Ennahdha est-elle le produit de la Mondialisation et de l'Occident ?
Publié dans Le Temps le 12 - 01 - 2012

Interview de Aziz Salmone Fall- Politologue et universitaire
Entretien conduit par Haykel TLILI - «Aziz Salmone Fall est politologue internationaliste d'origine sénégalaise et égyptienne. Il enseigne les sciences politiques, l'anthropologie, les relations internationales et le développement international à l'université McGill et à l'UQAM. C'est aussi un ancien coordonnateur du réseau québécois contre l'Apartheid et fondateur et membre du GRILA (le groupe de recherche et d'initiative pour la libération de l'Afrique) dans lequel il coordonne,
depuis 14 ans, avec un collectif de 21 avocat-e-s des personnalités et divers organismes, la première campagne internationale africaine contre l'impunité. Dans la résolution de la crise au Burundi, il a formulé à Genève le plan de la première force d'interposition africaine Africa-Pax. Il est aussi co-Fondateur et co-coordinateur du mouvement des assises de la gauche MAG au Sénégal. Le politologue propose le panafricentrage pour sortir l'Afrique de sa condition. Nous l'avons rencontré lors de sa visite en Tunisie, interview…

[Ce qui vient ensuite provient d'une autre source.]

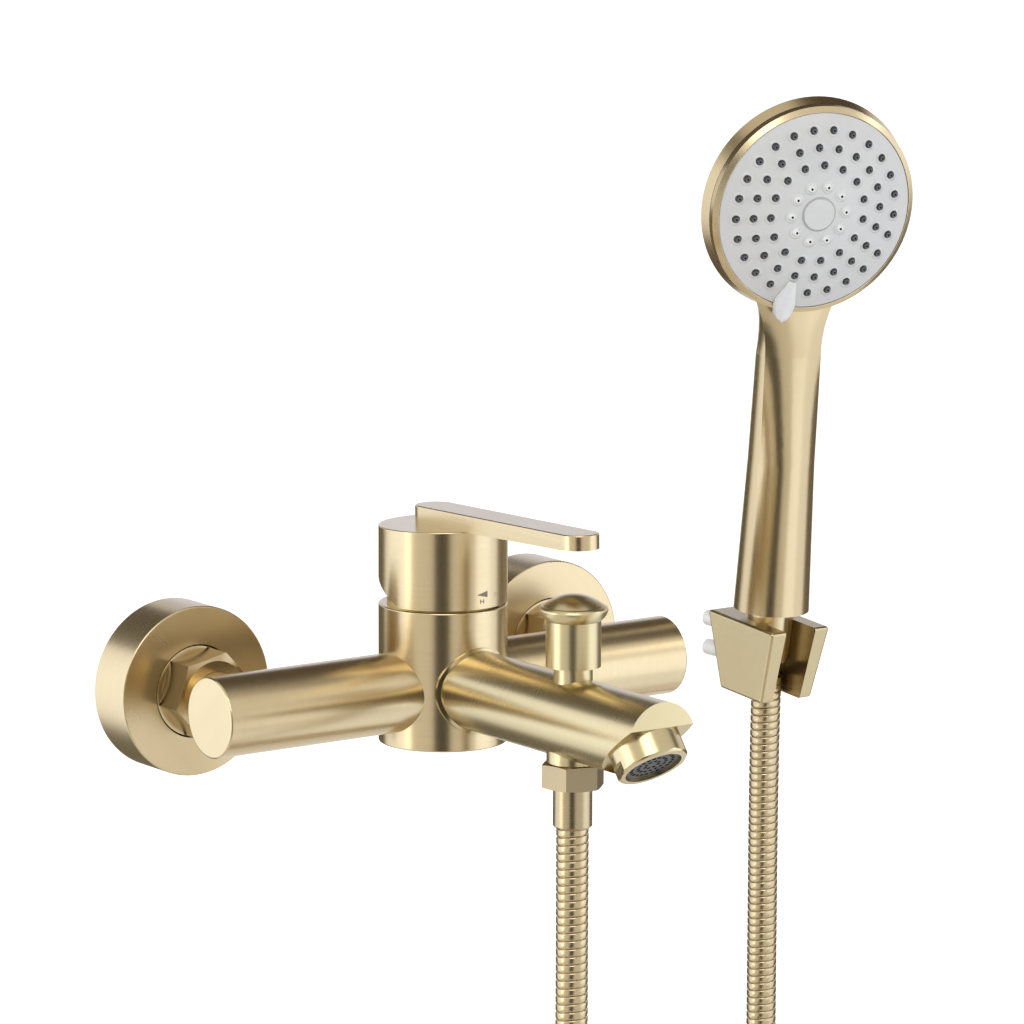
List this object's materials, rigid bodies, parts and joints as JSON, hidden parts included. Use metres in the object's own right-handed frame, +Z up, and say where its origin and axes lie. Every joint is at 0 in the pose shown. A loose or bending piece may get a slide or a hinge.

Le Temps : la nouvelle donne en Tunisie est quelque peu difficile à lire. Comment voyez-vous le nouveau paysage politique en Tunisie, et quels sont les enseignements qu'on peut en tirer ?
Aziz Fall : Il y a plusieurs remarques à faire. Tout d'abord la nature même des attelages hétéroclites qui sont à la tête du pouvoir, il y a les attentes de certaines forces révolutionnaires, il y a aussi ceux qui n'ont pas eu de meilleures voies pour s'exprimer, ainsi que les forces qui se sont trouvées en dehors du gouvernement et qui se trouvent préoccupées par pas mal de questions. C'est finalement un amalgame d'expectatives et de frustration. On note aussi les changements macro assez importants sur la scène régionale qui vont probablement avoir leur influence, notamment au niveau financier ainsi qu'au niveau de la pure politique. Tout cela rend les choses de plus en plus compliquées. J'aurais voulu qu'on revoie tous ces changements et tous ces effets macro, afin de permettre à la Tunisie de se repositionner sur les plans régional et continental. Il faudrait, en même temps, apporter des réponses à plusieurs questions : quels sont les défis pour cette Assemblée Constituante ? Quelles sont les possibilités de cohabitation ? Quelles sont les perspectives pour traduire toutes ces aspirations révolutionnaires, notamment celles émanant de cette jeunesse tunisienne qui s'impatiente ? Ainsi que les chances de gérer cette transition ? Tous ces points là demeurent encore sans réponse claire.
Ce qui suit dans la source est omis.